One hundred years ago this month, the Ford Motor Company produced 10,000 Model T cars in one day.

That level of production for one specific car would never be matched as production lines added new models to inventory, but this output in 1925 would validate the theories of Adam Smith that specialties of labor in production would efficiently produce more of a product at a lower per unit cost.

At the height of WWII, the daily production at American factories produced almost 250 tanks, 150 planes, and 2 liberty ships.

Smith hard argued 150 years earlier that efficiencies could be realized when a manufacturing process was unbundled to allow better division of labor such that parts of production would be handled by specialists in a particular area.

The assembly line would take this idea to a new level. Rather than having a factory in which one worker assembled several items, Ford would begin a process to limit its workers’ skills to a more specialized area of production that manufactured cars faster and, ultimately, at lower costs.

Instead of having workers construct an entire car, Ford trained workers to focus on a small portion of the required assembly which would allow cars to roll off the factory line at a staggering pace. This new way of working created several results.
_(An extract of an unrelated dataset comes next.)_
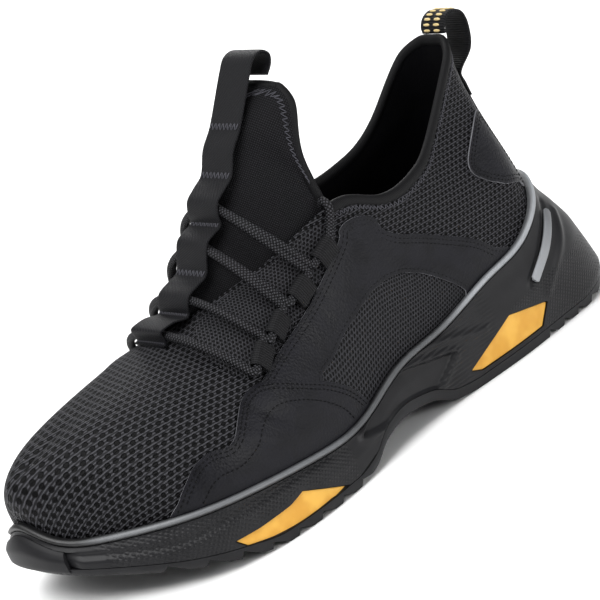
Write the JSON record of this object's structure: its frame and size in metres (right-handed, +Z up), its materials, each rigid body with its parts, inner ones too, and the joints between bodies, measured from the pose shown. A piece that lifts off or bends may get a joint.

First, production costs decreased dramatically. A century ago, a Model T cost $260, or roughly $6,500 in today’s purchasing power, but building a car one worker at a time would have cost many times that amount. In addition, Ford was able to pay workers the unheard-of sum of $5 a day, which seems like a pittance today, but in 1925, the average worker earned around $2.15 daily.

As a result, workers flocked to Ford factories, which provided managers with their choice of conscientious hires. Ford’s higher wages made employees become more dependable and loyal to the company, resulting in further increased productivity. This wage also gave workers more disposable income, allowing them to save, invest, and consume other goods and services. Opportunities abounded in and around factories, creating a larger and stronger middle class.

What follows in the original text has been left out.